▶ Prompt: In the entries below, count every line containing "origin". Reply with the number alone.

▶ Task data:
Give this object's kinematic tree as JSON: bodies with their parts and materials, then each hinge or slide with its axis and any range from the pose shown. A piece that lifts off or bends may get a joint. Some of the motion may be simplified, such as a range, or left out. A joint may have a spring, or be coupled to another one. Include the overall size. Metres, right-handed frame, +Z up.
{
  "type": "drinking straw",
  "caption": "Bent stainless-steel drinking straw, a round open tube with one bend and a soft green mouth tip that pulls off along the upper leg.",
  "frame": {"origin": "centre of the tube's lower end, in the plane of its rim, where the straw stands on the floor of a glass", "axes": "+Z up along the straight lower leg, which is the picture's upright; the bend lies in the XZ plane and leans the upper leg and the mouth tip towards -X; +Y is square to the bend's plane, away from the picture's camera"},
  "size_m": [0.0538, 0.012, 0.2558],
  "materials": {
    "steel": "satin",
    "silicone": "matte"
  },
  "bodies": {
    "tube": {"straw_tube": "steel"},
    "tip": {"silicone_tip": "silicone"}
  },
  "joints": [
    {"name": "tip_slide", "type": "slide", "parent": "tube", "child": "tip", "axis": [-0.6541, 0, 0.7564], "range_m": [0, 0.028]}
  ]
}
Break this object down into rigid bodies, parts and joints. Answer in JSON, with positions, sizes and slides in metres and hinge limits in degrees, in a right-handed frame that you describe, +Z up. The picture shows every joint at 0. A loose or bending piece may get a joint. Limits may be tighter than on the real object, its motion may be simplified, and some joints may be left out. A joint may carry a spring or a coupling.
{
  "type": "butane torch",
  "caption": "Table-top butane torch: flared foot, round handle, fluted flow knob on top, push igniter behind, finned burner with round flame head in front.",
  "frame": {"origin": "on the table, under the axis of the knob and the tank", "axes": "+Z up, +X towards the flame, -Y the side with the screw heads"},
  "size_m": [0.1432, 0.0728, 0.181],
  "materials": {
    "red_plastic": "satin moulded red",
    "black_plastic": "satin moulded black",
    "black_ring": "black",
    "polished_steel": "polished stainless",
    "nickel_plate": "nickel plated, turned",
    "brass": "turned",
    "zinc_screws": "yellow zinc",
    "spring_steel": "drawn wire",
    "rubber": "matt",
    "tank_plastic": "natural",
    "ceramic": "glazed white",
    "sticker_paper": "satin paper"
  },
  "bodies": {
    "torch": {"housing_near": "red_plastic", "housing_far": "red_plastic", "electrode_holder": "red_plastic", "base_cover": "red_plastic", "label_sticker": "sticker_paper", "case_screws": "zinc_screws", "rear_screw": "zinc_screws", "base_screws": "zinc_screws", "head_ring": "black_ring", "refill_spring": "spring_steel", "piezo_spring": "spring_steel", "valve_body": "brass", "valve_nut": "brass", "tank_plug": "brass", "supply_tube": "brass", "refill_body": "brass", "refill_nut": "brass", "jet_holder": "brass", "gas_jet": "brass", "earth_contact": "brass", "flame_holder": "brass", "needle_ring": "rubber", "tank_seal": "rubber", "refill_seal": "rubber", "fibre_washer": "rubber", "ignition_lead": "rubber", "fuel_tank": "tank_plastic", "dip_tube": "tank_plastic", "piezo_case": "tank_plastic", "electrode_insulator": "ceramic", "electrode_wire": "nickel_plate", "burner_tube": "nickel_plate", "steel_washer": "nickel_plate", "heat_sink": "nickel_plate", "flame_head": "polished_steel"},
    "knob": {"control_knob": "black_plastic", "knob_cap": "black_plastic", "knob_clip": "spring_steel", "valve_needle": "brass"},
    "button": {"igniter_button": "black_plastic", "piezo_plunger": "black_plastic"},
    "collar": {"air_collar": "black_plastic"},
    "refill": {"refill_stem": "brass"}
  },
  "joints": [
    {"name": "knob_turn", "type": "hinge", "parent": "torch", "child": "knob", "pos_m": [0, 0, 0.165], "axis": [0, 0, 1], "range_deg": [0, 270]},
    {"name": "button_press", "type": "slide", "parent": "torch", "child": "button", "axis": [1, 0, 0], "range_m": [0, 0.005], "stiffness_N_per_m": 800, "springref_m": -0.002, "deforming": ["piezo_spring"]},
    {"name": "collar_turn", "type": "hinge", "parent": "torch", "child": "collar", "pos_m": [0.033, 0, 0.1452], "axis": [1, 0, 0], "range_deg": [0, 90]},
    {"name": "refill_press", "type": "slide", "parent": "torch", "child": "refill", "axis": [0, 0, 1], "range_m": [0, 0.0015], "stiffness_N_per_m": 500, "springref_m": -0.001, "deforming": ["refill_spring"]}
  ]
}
---
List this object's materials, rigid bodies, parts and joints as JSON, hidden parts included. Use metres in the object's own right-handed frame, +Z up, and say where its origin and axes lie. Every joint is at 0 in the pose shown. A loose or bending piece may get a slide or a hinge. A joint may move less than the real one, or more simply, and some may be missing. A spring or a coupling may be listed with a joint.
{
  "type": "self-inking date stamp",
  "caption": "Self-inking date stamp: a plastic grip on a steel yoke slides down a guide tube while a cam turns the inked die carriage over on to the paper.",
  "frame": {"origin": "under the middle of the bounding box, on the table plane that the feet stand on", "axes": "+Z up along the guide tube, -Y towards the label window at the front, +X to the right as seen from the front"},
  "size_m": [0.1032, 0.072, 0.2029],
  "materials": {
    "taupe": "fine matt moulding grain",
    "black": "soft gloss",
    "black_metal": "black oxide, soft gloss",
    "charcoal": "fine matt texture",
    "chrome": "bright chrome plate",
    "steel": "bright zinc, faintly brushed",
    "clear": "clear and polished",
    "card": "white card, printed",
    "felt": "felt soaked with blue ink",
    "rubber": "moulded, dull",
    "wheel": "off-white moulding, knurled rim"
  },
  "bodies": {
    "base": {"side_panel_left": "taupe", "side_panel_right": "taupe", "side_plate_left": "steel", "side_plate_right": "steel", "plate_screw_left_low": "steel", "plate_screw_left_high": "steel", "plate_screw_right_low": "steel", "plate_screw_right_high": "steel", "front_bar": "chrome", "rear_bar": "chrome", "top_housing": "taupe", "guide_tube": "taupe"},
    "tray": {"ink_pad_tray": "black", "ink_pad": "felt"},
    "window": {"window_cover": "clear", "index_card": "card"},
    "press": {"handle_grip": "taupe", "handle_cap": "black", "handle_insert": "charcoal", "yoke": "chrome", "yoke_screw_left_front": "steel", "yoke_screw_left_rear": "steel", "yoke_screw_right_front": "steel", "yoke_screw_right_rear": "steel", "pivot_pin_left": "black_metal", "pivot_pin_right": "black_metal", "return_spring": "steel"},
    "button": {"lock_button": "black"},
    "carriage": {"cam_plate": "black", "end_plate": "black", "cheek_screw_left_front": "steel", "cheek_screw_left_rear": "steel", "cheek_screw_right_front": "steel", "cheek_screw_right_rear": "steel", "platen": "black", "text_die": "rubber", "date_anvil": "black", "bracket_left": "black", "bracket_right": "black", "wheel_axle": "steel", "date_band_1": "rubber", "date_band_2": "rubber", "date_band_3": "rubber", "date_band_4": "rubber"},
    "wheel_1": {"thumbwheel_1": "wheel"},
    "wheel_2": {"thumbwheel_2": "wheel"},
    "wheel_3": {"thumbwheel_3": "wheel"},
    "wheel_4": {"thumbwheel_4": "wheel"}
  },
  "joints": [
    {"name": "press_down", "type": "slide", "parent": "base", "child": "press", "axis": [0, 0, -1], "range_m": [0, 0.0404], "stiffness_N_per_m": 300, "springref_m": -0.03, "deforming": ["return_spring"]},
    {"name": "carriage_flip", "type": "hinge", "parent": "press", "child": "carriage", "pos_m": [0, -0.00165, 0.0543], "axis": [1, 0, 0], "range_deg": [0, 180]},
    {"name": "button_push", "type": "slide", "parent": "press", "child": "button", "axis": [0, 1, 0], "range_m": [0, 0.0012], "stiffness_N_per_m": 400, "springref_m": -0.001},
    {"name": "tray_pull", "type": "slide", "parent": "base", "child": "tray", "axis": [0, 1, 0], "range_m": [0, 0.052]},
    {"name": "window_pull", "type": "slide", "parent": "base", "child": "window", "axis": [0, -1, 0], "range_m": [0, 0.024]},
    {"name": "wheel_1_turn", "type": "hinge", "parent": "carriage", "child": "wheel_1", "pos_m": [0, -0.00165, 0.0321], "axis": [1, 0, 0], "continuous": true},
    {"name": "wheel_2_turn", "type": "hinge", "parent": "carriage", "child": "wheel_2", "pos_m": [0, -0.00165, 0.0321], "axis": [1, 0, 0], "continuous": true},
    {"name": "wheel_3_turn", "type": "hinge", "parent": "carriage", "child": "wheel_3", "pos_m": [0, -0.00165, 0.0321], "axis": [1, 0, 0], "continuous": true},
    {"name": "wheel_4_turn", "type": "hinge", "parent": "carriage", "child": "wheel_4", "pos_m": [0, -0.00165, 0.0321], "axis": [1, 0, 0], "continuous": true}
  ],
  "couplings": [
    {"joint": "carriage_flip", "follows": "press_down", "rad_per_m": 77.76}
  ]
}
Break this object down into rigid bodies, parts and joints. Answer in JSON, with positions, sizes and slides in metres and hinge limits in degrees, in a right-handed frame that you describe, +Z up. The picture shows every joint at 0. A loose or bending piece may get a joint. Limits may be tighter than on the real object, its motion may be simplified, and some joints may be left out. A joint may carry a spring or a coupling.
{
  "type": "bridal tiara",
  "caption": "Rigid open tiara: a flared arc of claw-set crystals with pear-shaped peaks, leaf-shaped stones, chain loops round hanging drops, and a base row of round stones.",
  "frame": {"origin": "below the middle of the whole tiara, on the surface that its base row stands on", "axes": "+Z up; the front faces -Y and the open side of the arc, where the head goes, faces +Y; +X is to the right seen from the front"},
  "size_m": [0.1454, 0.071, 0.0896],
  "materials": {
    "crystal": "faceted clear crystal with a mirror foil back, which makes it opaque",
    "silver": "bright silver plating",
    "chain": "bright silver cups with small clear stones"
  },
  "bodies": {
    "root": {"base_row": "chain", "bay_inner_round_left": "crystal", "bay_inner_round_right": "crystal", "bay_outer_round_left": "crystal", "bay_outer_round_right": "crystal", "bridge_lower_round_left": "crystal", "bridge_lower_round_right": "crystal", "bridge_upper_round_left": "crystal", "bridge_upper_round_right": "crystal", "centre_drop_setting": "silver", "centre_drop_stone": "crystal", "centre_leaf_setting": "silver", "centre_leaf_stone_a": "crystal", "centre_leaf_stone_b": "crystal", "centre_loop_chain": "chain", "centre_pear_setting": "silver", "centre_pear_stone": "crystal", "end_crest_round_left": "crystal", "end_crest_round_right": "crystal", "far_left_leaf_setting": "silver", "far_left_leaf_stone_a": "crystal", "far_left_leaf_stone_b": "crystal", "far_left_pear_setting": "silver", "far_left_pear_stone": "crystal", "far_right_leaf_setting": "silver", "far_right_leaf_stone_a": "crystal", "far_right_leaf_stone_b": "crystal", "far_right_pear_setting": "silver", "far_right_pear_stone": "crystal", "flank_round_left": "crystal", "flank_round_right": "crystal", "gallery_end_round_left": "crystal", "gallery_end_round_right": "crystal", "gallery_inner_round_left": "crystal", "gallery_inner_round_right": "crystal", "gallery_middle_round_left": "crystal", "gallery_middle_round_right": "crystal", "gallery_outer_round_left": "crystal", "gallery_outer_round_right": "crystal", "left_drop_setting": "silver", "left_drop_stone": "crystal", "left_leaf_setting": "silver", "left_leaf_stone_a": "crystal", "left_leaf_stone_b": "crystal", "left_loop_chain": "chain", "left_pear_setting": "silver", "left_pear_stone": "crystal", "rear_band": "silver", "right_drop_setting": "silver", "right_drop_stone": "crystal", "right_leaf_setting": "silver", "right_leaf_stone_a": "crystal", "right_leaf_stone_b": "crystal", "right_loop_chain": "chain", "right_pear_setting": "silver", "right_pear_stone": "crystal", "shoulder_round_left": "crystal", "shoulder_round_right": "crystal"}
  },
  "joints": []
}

▶ Correct answer: 5